We really cannot debate this complicated matter now. I think that the House has been very forbearing. This is still Question time. It is a very complicated matter and if the House wishes to discuss it, it must find another opportunity.

Mr. R. T. Paget

On a point of order. This seems to be a matter of very great importance and it has only been raised now. As you pointed out, Mr. Speaker, this not a convenient moment to debate it, and I therefore ask leave to move the Adjournment of the House, under Standing Order No. 9, for the purpose of calling attention to a definite matter of urgent public importance, namely, "The conduct of the Minister of Supply in forcing the resignation of the Chairman of the Iron and Steel Corporation and in sanc- tioning an increase in steel prices." This is the first occasion on which that could have been raised. It is a matter of tremendous importance to the whole country. I submit that it falls within the rule, and that the Adjournment of the House should be moved for a special and immediate debate upon that subject.

Mr.

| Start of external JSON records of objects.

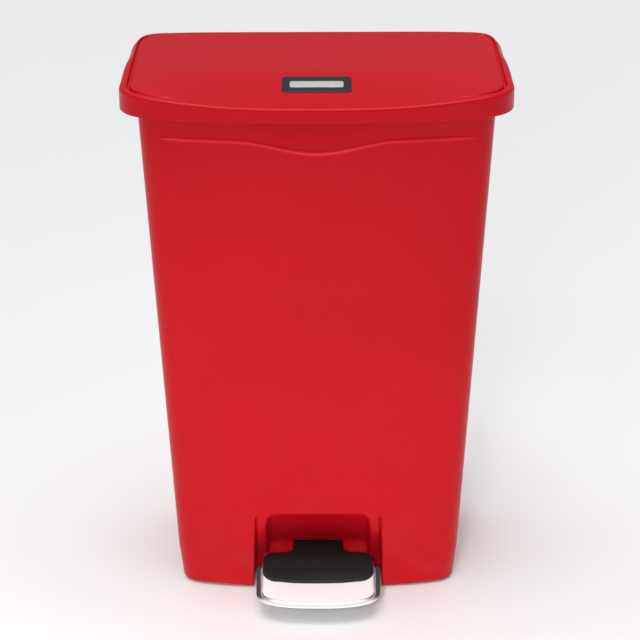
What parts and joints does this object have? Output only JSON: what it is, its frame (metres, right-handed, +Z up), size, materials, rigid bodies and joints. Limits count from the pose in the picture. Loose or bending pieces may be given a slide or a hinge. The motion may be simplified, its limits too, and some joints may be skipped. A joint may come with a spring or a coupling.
{
  "type": "step pedal waste bin",
  "caption": "Tall slim red plastic waste bin with a rear-hinged lid raised by a front step pedal through a push rod in the back.",
  "frame": {"origin": "middle of the bin's footprint, pedal included, on the floor", "axes": "+Z up; -Y is the front, where the pedal is; +X is to the right as seen from the front"},
  "size_m": [0.572, 0.4084, 0.826],
  "materials": {
    "red_plastic": "satin moulded, red",
    "black_plastic": "fine-textured, black",
    "grey_plastic": "fine-textured, grey",
    "white_plastic": "smooth, natural white",
    "inlay": "plain, pale grey",
    "rubber": "matt black",
    "tread_rubber": "matt black",
    "polished_steel": "polished",
    "bright_steel": "bright plated",
    "zinc_steel": "zinc plated"
  },
  "bodies": {
    "bin": {"body_shell": "red_plastic", "base_pan": "black_plastic", "foot_front_left": "rubber", "foot_front_right": "rubber", "foot_rear_left": "rubber", "foot_rear_right": "rubber", "base_screws": "bright_steel", "top_ring": "black_plastic", "ring_screws": "bright_steel", "rigid_liner": "grey_plastic", "channel_cover": "black_plastic", "channel_screws": "bright_steel", "rod_guide_low": "white_plastic", "rod_guide_mid": "white_plastic", "rod_guide_high": "white_plastic", "axle_bracket_left": "zinc_steel", "axle_bracket_right": "zinc_steel", "bracket_screws": "bright_steel", "pedal_axle": "bright_steel", "axle_clip_left": "bright_steel", "axle_clip_right": "bright_steel", "hinge_bracket_left": "black_plastic", "hinge_bracket_right": "black_plastic", "hinge_screws": "bright_steel", "hinge_pin_left": "bright_steel", "hinge_pin_right": "bright_steel", "damper_cylinder": "black_plastic", "damper_clamps": "zinc_steel", "damper_cap": "white_plastic"},
    "lid": {"lid_shell": "red_plastic", "lid_panel": "grey_plastic", "lid_badge": "black_plastic", "badge_inlay": "inlay", "knuckle_left": "black_plastic", "knuckle_right": "black_plastic", "hinge_bush_left": "white_plastic", "hinge_bush_right": "white_plastic", "lid_crank": "zinc_steel", "crank_pin": "bright_steel", "lid_screws": "bright_steel", "buffer_front_left": "rubber", "buffer_front_right": "rubber", "buffer_rear_left": "rubber", "buffer_rear_right": "rubber"},
    "pedal": {"pedal_lever": "zinc_steel", "pedal_plate": "polished_steel", "pedal_tread": "tread_rubber", "pedal_rivets": "bright_steel", "lever_bush_left": "black_plastic", "lever_bush_right": "black_plastic", "lever_pin": "bright_steel"},
    "rod": {"push_rod": "zinc_steel", "rod_head": "black_plastic", "rod_foot": "black_plastic", "rod_rivets": "bright_steel", "damper_piston": "bright_steel", "damper_arm": "zinc_steel"}
  },
  "joints": [
    {"name": "lid_hinge", "type": "hinge", "parent": "bin", "child": "lid", "pos_m": [0, 0.19, 0.8], "axis": [-1, 0, 0], "range_deg": [0, 75]},
    {"name": "pedal_pivot", "type": "hinge", "parent": "bin", "child": "pedal", "pos_m": [0, -0.006, 0.038], "axis": [1, 0, 0], "range_deg": [0, 6.91]},
    {"name": "rod_slide", "type": "slide", "parent": "bin", "child": "rod", "axis": [0, 0, 1], "range_m": [0, 0.02193]}
  ],
  "couplings": [
    {"joint": "pedal_pivot", "follows": "lid_hinge", "ratio": 0.092049},
    {"joint": "rod_slide", "follows": "lid_hinge", "m_per_rad": 0.016742}
  ]
}
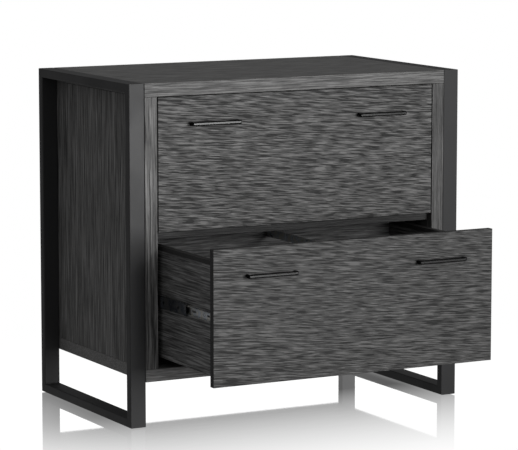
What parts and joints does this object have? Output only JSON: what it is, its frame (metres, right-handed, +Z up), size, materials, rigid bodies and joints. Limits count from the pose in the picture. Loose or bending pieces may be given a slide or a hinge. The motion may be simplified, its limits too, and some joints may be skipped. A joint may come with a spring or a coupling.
{
  "type": "lateral file cabinet",
  "caption": "Lateral file cabinet: a wood-grain case with wide file drawers on ball-bearing slides, carried between black steel loop frames.",
  "frame": {"origin": "on the floor, under the centre of the box round the cabinet with its lower drawer drawn out 262 mm as stored", "axes": "+X towards the cabinet's right as seen from its front, +Y towards its rear, +Z up; the drawers open towards -Y"},
  "size_m": [0.84, 0.765, 0.762],
  "materials": {
    "case_laminate": "satin charcoal wood-grain laminate",
    "drawer_laminate": "satin dark wood-grain laminate",
    "black_board": "matte black-faced fibreboard",
    "frame_steel": "satin black powder coat",
    "pull_steel": "satin black powder coat",
    "slide_steel": "zinc plated",
    "rail_steel": "zinc plated",
    "bolt_steel": "zinc plated",
    "black_plastic": "matte black"
  },
  "bodies": {
    "case": {"top_panel": "case_laminate", "left_side_panel": "case_laminate", "right_side_panel": "case_laminate", "bottom_panel": "case_laminate", "mid_rail": "case_laminate", "back_panel": "black_board", "left_front_upright": "frame_steel", "left_rear_upright": "frame_steel", "left_top_rail": "frame_steel", "left_foot_rail": "frame_steel", "right_front_upright": "frame_steel", "right_rear_upright": "frame_steel", "right_top_rail": "frame_steel", "right_foot_rail": "frame_steel", "left_front_glide": "black_plastic", "left_rear_glide": "black_plastic", "right_front_glide": "black_plastic", "right_rear_glide": "black_plastic", "left_front_lower_bolt": "bolt_steel", "left_front_upper_bolt": "bolt_steel", "left_rear_lower_bolt": "bolt_steel", "left_rear_upper_bolt": "bolt_steel", "right_front_lower_bolt": "bolt_steel", "right_front_upper_bolt": "bolt_steel", "right_rear_lower_bolt": "bolt_steel", "right_rear_upper_bolt": "bolt_steel", "lower_drawer_left_slide_outer": "slide_steel", "lower_drawer_right_slide_outer": "slide_steel", "upper_drawer_left_slide_outer": "slide_steel", "upper_drawer_right_slide_outer": "slide_steel"},
    "lower_drawer": {"lower_drawer_front": "case_laminate", "lower_drawer_left_box_side": "drawer_laminate", "lower_drawer_right_box_side": "drawer_laminate", "lower_drawer_box_back": "drawer_laminate", "lower_drawer_box_floor": "black_board", "lower_drawer_left_pull": "pull_steel", "lower_drawer_right_pull": "pull_steel", "lower_drawer_left_file_cap": "black_plastic", "lower_drawer_right_file_cap": "black_plastic", "lower_drawer_file_bar_bracket": "rail_steel", "lower_drawer_middle_file_bar": "rail_steel", "lower_drawer_left_slide_inner": "slide_steel", "lower_drawer_right_slide_inner": "slide_steel"},
    "upper_drawer": {"upper_drawer_front": "case_laminate", "upper_drawer_left_box_side": "drawer_laminate", "upper_drawer_right_box_side": "drawer_laminate", "upper_drawer_box_back": "drawer_laminate", "upper_drawer_box_floor": "black_board", "upper_drawer_left_pull": "pull_steel", "upper_drawer_right_pull": "pull_steel", "upper_drawer_left_file_cap": "black_plastic", "upper_drawer_right_file_cap": "black_plastic", "upper_drawer_file_bar_bracket": "rail_steel", "upper_drawer_middle_file_bar": "rail_steel", "upper_drawer_left_slide_inner": "slide_steel", "upper_drawer_right_slide_inner": "slide_steel"},
    "lower_drawer_left_slide_middle_member": {"lower_drawer_left_slide_middle": "slide_steel"},
    "lower_drawer_right_slide_middle_member": {"lower_drawer_right_slide_middle": "slide_steel"},
    "upper_drawer_left_slide_middle_member": {"upper_drawer_left_slide_middle": "slide_steel"},
    "upper_drawer_right_slide_middle_member": {"upper_drawer_right_slide_middle": "slide_steel"}
  },
  "joints": [
    {"name": "lower_drawer_travel", "type": "slide", "parent": "case", "child": "lower_drawer", "axis": [0, -1, 0], "range_m": [-0.262, 0.118]},
    {"name": "lower_drawer_left_slide_travel", "type": "slide", "parent": "case", "child": "lower_drawer_left_slide_middle_member", "axis": [0, -1, 0], "range_m": [-0.14672, 0.06608]},
    {"name": "lower_drawer_right_slide_travel", "type": "slide", "parent": "case", "child": "lower_drawer_right_slide_middle_member", "axis": [0, -1, 0], "range_m": [-0.14672, 0.06608]},
    {"name": "upper_drawer_travel", "type": "slide", "parent": "case", "child": "upper_drawer", "axis": [0, -1, 0], "range_m": [0, 0.38]},
    {"name": "upper_drawer_left_slide_travel", "type": "slide", "parent": "case", "child": "upper_drawer_left_slide_middle_member", "axis": [0, -1, 0], "range_m": [0, 0.2128]},
    {"name": "upper_drawer_right_slide_travel", "type": "slide", "parent": "case", "child": "upper_drawer_right_slide_middle_member", "axis": [0, -1, 0], "range_m": [0, 0.2128]}
  ],
  "couplings": [
    {"joint": "lower_drawer_left_slide_travel", "follows": "lower_drawer_travel", "ratio": 0.56},
    {"joint": "lower_drawer_right_slide_travel", "follows": "lower_drawer_travel", "ratio": 0.56},
    {"joint": "upper_drawer_left_slide_travel", "follows": "upper_drawer_travel", "ratio": 0.56},
    {"joint": "upper_drawer_right_slide_travel", "follows": "upper_drawer_travel", "ratio": 0.56}
  ]
}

Speaker

There is another statement on that matter to come, and if the hon. and learned Gentleman raises the matter then, I will consider it.

Mr. James Callaghan

On a point of order. I fully defer to your Ruling, Mr. Speaker, that this is not the occasion on which to debate the matter, but some of us wish to ask questions about it. I think, Mr. Speaker, that it is within your recollection that we have had two or three Front Bench questions and not a single question from any bench behind. Therefore, may I ask one question?

Mr. Speaker

I am not saying that this is not very important; obviously it is. I am only asking the House to choose a better occasion to go into this complicated matter than this crowded Question time.